Fishing is the thing

But of course the ranch’s biggest draw is its position on the banks of the Yakima. We stayed a night in a condo and were ready to give fishing a try the next morning.

But first, I decided to drop in on a learn-to-fish class through “Red’s University of Fly Fishing.” I’ve fished for years without taking a formal class, but in retrospect, I probably should have at some point.

The fly shop also offers instruction in rowing, spey-rod casting and other subjects. Beginners and more advanced anglers also might want to check out Red’s Rendezvous on April 12, a daylong fly-fishing festival with demonstrations and competitions.

During the class, Mike Milligan, a retired elementary-school teacher from Ellensburg, went through the basics of equipment. “You’re really getting a lot more for your money than you used to,” he told the dozen or so students. (This, plus a recent tour of the Sage fly-rod factory on Bainbridge Island, solidified my decision to buy my first brand-new rod after years of hand-me-downs.)

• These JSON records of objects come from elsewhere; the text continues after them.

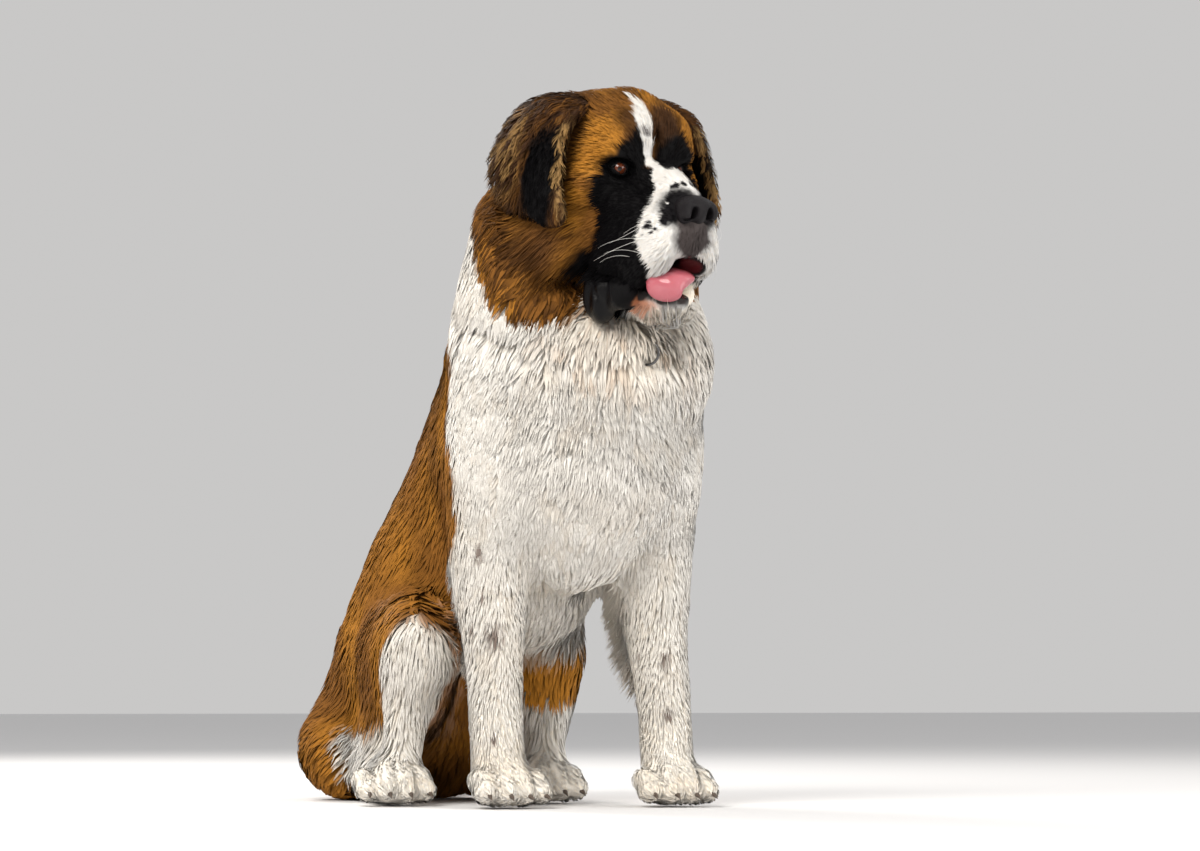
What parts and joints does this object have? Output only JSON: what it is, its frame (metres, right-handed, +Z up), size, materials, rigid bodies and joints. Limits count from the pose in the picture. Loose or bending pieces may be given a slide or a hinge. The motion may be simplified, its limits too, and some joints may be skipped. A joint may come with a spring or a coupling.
{
  "type": "saint bernard dog",
  "caption": "Life-size still model of a long-haired Saint Bernard dog, sitting upright with its head turned to its left and its mouth a little open.",
  "frame": {"origin": "on the floor, at the middle of the whole model's box seen from above", "axes": "+Z up from the floor, -Y the way the chest faces, +X the dog's left"},
  "size_m": [0.524, 1.1464, 0.992],
  "materials": {
    "coat_white": "long soft white hair",
    "coat_brown": "long reddish brown hair, darker on the ridge of the back",
    "coat_black": "short black velvety hair with crimped brown locks",
    "nose_leather": "moist pebbled black skin",
    "tongue": "wet pink flesh",
    "eye": "wet glossy eye with a red-brown iris",
    "claw_horn": "dark worn horn",
    "collar_leather": "plain dark leather, hidden in the coat",
    "ring_steel": "dull welded steel"
  },
  "bodies": {
    "root": {"claw_forepaw_left_1": "claw_horn", "claw_forepaw_left_2": "claw_horn", "claw_forepaw_left_3": "claw_horn", "claw_forepaw_left_4": "claw_horn", "claw_forepaw_right_1": "claw_horn", "claw_forepaw_right_2": "claw_horn", "claw_forepaw_right_3": "claw_horn", "claw_forepaw_right_4": "claw_horn", "claw_hindpaw_left_1": "claw_horn", "claw_hindpaw_left_2": "claw_horn", "claw_hindpaw_left_3": "claw_horn", "claw_hindpaw_left_4": "claw_horn", "claw_hindpaw_right_1": "claw_horn", "claw_hindpaw_right_2": "claw_horn", "claw_hindpaw_right_3": "claw_horn", "claw_hindpaw_right_4": "claw_horn", "collar": "collar_leather", "collar_ring": "ring_steel", "ear_left": "coat_black", "ear_right": "coat_black", "eye_left": "eye", "eye_right": "eye", "foreleg_left": "coat_white", "foreleg_right": "coat_white", "forepaw_left": "coat_white", "forepaw_right": "coat_white", "head": "coat_brown", "hindleg_left": "coat_white", "hindleg_right": "coat_white", "hindpaw_left": "coat_white", "hindpaw_right": "coat_white", "lower_jaw": "coat_white", "neck": "coat_white", "nose": "nose_leather", "tail": "coat_brown", "tongue": "tongue", "trunk": "coat_brown"}
  },
  "joints": []
}
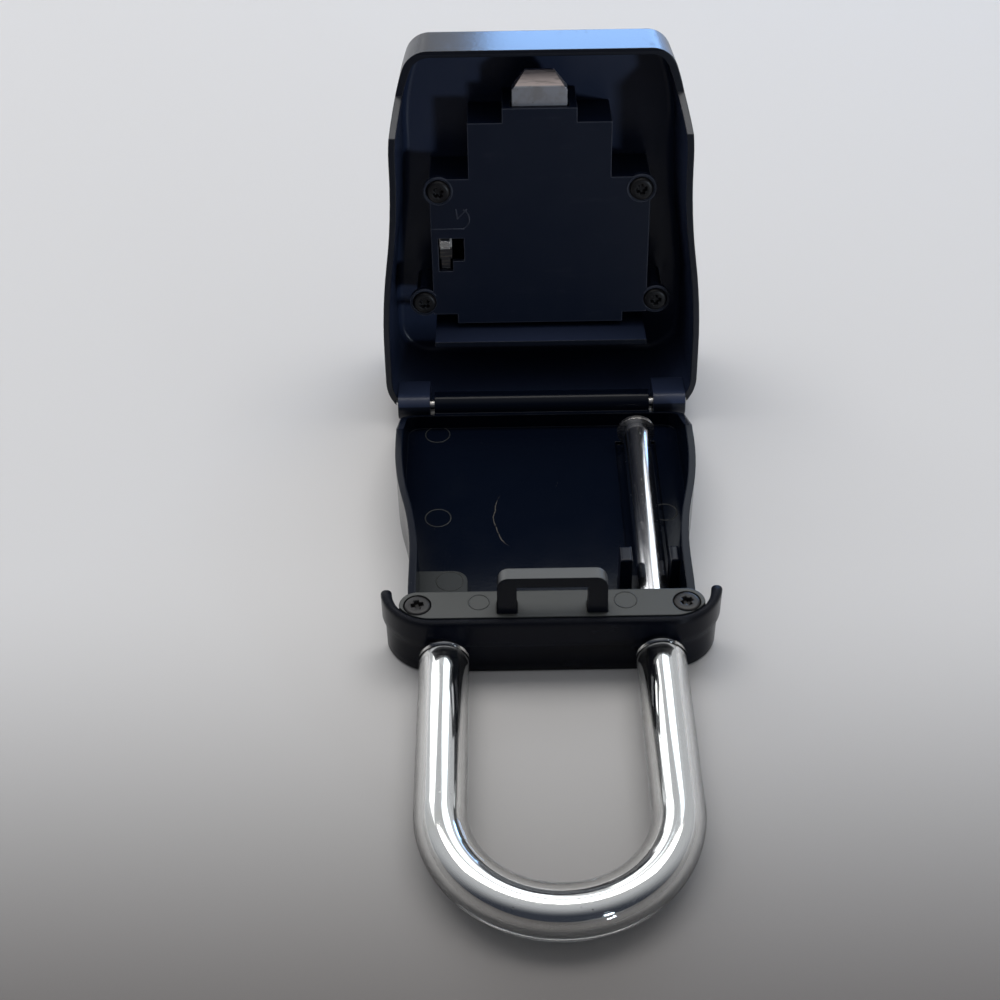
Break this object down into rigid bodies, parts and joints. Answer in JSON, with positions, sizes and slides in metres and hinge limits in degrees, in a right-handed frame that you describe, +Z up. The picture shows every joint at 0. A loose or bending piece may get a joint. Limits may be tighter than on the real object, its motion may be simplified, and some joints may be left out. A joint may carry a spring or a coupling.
{
  "type": "shackle key safe",
  "caption": "Portable key safe lying open on its back: waisted tray, deep hinged lid with code dials and latch bolt, and a sliding sleeved U shackle.",
  "frame": {"origin": "middle of the case's flat back face, on the surface it lies on", "axes": "+X across the case towards the long leg of the shackle, +Y from the shackle to the hinge, +Z up out of the back face"},
  "size_m": [0.0824, 0.2096, 0.0936],
  "materials": {
    "black_cast": "semi-gloss black over die-cast zinc",
    "grey_black_cast": "matt black, lightly worn",
    "collar_plastic": "satin moulded black",
    "cover_plastic": "fine-grained moulded black",
    "black_screws": "black oxide",
    "steel": "plain steel",
    "chrome_bar": "bright chrome",
    "clear_vinyl": "clear soft vinyl",
    "dial_plastic": "black with pale figures",
    "cam_metal": "plain cast"
  },
  "bodies": {
    "case": {"body_shell": "black_cast", "bumper_collar": "collar_plastic", "retainer_plate": "grey_black_cast", "retainer_screws": "black_screws", "catch_loop": "black_cast", "shackle_guide": "black_cast", "hinge_pin": "steel"},
    "shackle": {"shackle": "chrome_bar", "shackle_sleeve": "clear_vinyl", "retaining_ring": "steel"},
    "lid": {"lid_shell": "black_cast", "mechanism_cover": "cover_plastic", "cover_screws": "black_screws", "dial_axle": "steel", "detent_comb": "steel"},
    "latch": {"latch_bolt": "steel", "open_slide": "black_cast", "slide_screw": "steel"},
    "reset": {"reset_lever": "steel"},
    "shutter": {"shutter": "cover_plastic"},
    "dial_1": {"dial_1": "dial_plastic", "cam_1": "cam_metal"},
    "dial_2": {"dial_2": "dial_plastic", "cam_2": "cam_metal"},
    "dial_3": {"dial_3": "dial_plastic", "cam_3": "cam_metal"},
    "dial_4": {"dial_4": "dial_plastic", "cam_4": "cam_metal"}
  },
  "joints": [
    {"name": "lid_hinge", "type": "hinge", "parent": "case", "child": "lid", "pos_m": [0, 0.04445, 0.005], "axis": [1, 0, 0], "range_deg": [0, 98.5]},
    {"name": "shackle_slide", "type": "slide", "parent": "case", "child": "shackle", "axis": [0, -1, 0], "range_m": [0, 0.0486]},
    {"name": "bolt_slide", "type": "slide", "parent": "lid", "child": "latch", "axis": [0, 0.1478, 0.989], "range_m": [0, 0.0034]},
    {"name": "reset_slide", "type": "slide", "parent": "lid", "child": "reset", "axis": [1, 0, 0], "range_m": [0, 0.003]},
    {"name": "shutter_slide", "type": "slide", "parent": "lid", "child": "shutter", "axis": [0, -0.1478, -0.989], "range_m": [0, 0.022]},
    {"name": "dial_1_spin", "type": "hinge", "parent": "lid", "child": "dial_1", "pos_m": [-0.0135, 0.07696, 0.05272], "axis": [1, 0, 0], "continuous": true},
    {"name": "dial_2_spin", "type": "hinge", "parent": "lid", "child": "dial_2", "pos_m": [-0.0045, 0.07696, 0.05272], "axis": [1, 0, 0], "continuous": true},
    {"name": "dial_3_spin", "type": "hinge", "parent": "lid", "child": "dial_3", "pos_m": [0.0045, 0.07696, 0.05272], "axis": [1, 0, 0], "continuous": true},
    {"name": "dial_4_spin", "type": "hinge", "parent": "lid", "child": "dial_4", "pos_m": [0.0135, 0.07696, 0.05272], "axis": [1, 0, 0], "continuous": true}
  ]
}
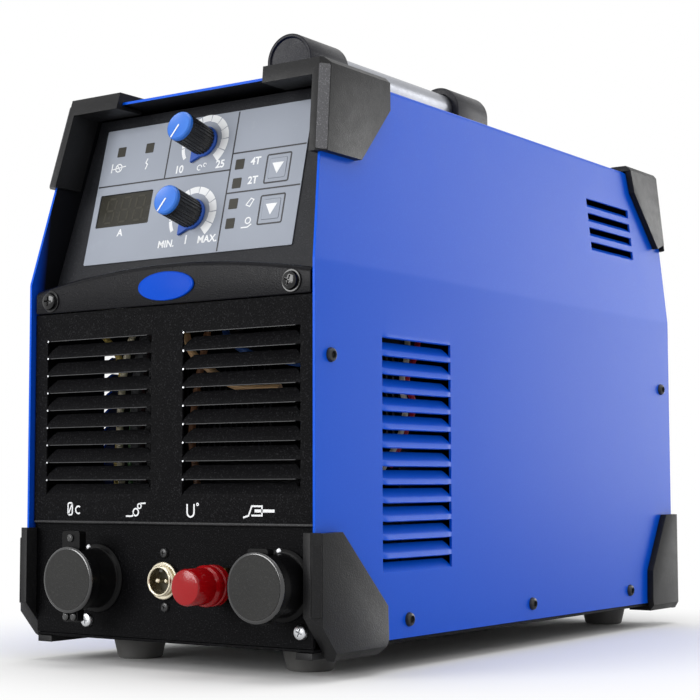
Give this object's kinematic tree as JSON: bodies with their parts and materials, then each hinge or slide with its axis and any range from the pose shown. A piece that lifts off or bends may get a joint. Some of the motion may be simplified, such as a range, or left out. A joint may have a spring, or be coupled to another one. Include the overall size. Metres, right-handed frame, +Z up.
{
  "type": "plasma cutter unit",
  "caption": "Upright portable plasma cutter unit: folded steel case with corner bumpers, bar handle, sloping control fascia with knobs, louvred front, capped sockets and rear fan.",
  "frame": {"origin": "centre of the bounding box, on the plane the feet stand on", "axes": "+X to the unit's left-hand socket side seen from behind (right of the front view), +Y from the front to the rear, +Z up"},
  "size_m": [0.23, 0.5234, 0.4029],
  "materials": {
    "case_blue": "satin powder coat",
    "case_black": "fine-textured powder coat",
    "bezel_black": "moulded, fine grain",
    "badge_blue": "smooth moulded",
    "screw_black": "black zinc",
    "bumper_grey": "moulded, spark-eroded texture",
    "bar_aluminium": "satin anodised",
    "rubber_black": "moulded",
    "nickel": "nickel plate",
    "brass": "turned",
    "cap_red": "smooth, slightly translucent",
    "overlay_film": "printed polyester film",
    "display_smoked": "smoked window and dark sleeve",
    "circuit_board": "solder-masked laminate",
    "steel": "zinc plate",
    "ferrite": "moulded and taped",
    "copper": "enamelled wire"
  },
  "bodies": {
    "case": {"cover": "case_blue", "base_pan": "case_black", "connector_panel": "case_black", "grille_panel": "case_black", "rear_panel": "case_black", "fascia_panel": "case_black", "bezel": "bezel_black", "handle_block_front": "bezel_black", "handle_block_rear": "bezel_black", "socket_left": "bezel_black", "socket_right": "bezel_black", "fan_frame": "bezel_black", "switch_housing": "bezel_black", "cable_gland": "bezel_black", "badge": "badge_blue", "bezel_screw_left": "screw_black", "bezel_screw_right": "screw_black", "bumper_front_top_right": "bumper_grey", "bumper_front_top_left": "bumper_grey", "bumper_front_bottom_right": "bumper_grey", "bumper_front_bottom_left": "bumper_grey", "bumper_rear_top_right": "bumper_grey", "bumper_rear_top_left": "bumper_grey", "bumper_rear_bottom_right": "bumper_grey", "bumper_rear_bottom_left": "bumper_grey", "handle_bar": "bar_aluminium", "heatsink_left": "bar_aluminium", "heatsink_right": "bar_aluminium", "foot_front_left": "rubber_black", "foot_front_right": "rubber_black", "foot_rear_left": "rubber_black", "foot_rear_right": "rubber_black", "gas_hose": "rubber_black", "signal_socket": "nickel", "torch_connector": "brass", "gas_inlet": "brass", "solenoid_valve": "brass", "overlay": "overlay_film", "display_module": "display_smoked", "capacitor_left": "display_smoked", "capacitor_right": "display_smoked", "control_board": "circuit_board", "power_board": "circuit_board", "potentiometer_post_flow": "steel", "potentiometer_current": "steel", "fan_guard": "steel", "rectifier": "ferrite", "transformer": "ferrite", "output_choke": "copper"},
    "knob_post_flow": {"knob_post_flow": "bezel_black", "shaft_post_flow": "steel"},
    "knob_current": {"knob_current": "bezel_black", "shaft_current": "steel"},
    "button_mode": {"button_mode": "overlay_film"},
    "button_gas": {"button_gas": "overlay_film"},
    "socket_cap_left": {"socket_cap_left": "rubber_black"},
    "socket_cap_right": {"socket_cap_right": "rubber_black"},
    "torch_connector_cap": {"torch_connector_cap": "cap_red"},
    "fan_rotor": {"fan_rotor": "bezel_black"},
    "switch_rocker": {"switch_rocker": "bezel_black"}
  },
  "joints": [
    {"name": "knob_post_flow_turn", "type": "hinge", "parent": "case", "child": "knob_post_flow", "pos_m": [-0.0025, -0.192, 0.3167], "axis": [0, -0.9701, 0.2425], "range_deg": [-280, 0]},
    {"name": "knob_current_turn", "type": "hinge", "parent": "case", "child": "knob_current", "pos_m": [-0.0025, -0.20359, 0.27033], "axis": [0, -0.9701, 0.2425], "range_deg": [-280, 0]},
    {"name": "button_mode_press", "type": "slide", "parent": "case", "child": "button_mode", "axis": [0, 0.9701, -0.2425], "range_m": [0, 0.001], "stiffness_N_per_m": 800, "springref_m": -0.0005},
    {"name": "button_gas_press", "type": "slide", "parent": "case", "child": "button_gas", "axis": [0, 0.9701, -0.2425], "range_m": [0, 0.001], "stiffness_N_per_m": 800, "springref_m": -0.0005},
    {"name": "socket_cap_left_pull", "type": "slide", "parent": "case", "child": "socket_cap_left", "axis": [0, -1, 0], "range_m": [0, 0.03]},
    {"name": "socket_cap_right_pull", "type": "slide", "parent": "case", "child": "socket_cap_right", "axis": [0, -1, 0], "range_m": [0, 0.03]},
    {"name": "torch_connector_cap_pull", "type": "slide", "parent": "case", "child": "torch_connector_cap", "axis": [0, -1, 0], "range_m": [0, 0.04]},
    {"name": "fan_spin", "type": "hinge", "parent": "case", "child": "fan_rotor", "pos_m": [0, 0.2114, 0.13], "axis": [0, 1, 0], "continuous": true},
    {"name": "switch_rock", "type": "hinge", "parent": "case", "child": "switch_rocker", "pos_m": [-0.07, 0.2325, 0.268], "axis": [1, 0, 0], "range_deg": [-18, 0]}
  ]
}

Milligan explained the kind of water most likely to contain fish. He showed how to make knots and de-barb a hook. He talked of etiquette (never fish immediately downstream of another angler), safety (always wear eye protection) and responsibility (touch fish as little as possible before releasing).

Then came the iconic part: the cast.

“A lot of it is timing, and if done well, it seems like no effort,” Milligan said. After practicing out on the lodge’s back lawn, the group eventually headed down to the riverbank for lessons in fly selection and real-world casting.

Game despite a cold snap that held temperatures to below freezing, the students all seemed to master the basic cast by the end of the day.

Aubrey and Keith Moss, who came out from Bremerton to spend one last “babymoon” weekend away before their new baby arrives, had done other kinds of fishing but had never fly fished. As they packed up at the end of class, they were enthusiastic about what they’d learned. “I can see how it could become an addiction,” Keith said.

Meanwhile, I joined guides James St. Clair and Luke Hoisington for a float down the river. We might have been out longer, except for the cold. And we might have been able to pull in the fish that nibbled at our flies if we’d been able to feel our fingers.

Still, it was a beautiful day on the river — really, any day on the river is beautiful, isn’t it?

Fly-fisher Christy Karras is a Seattle-based freelance writer.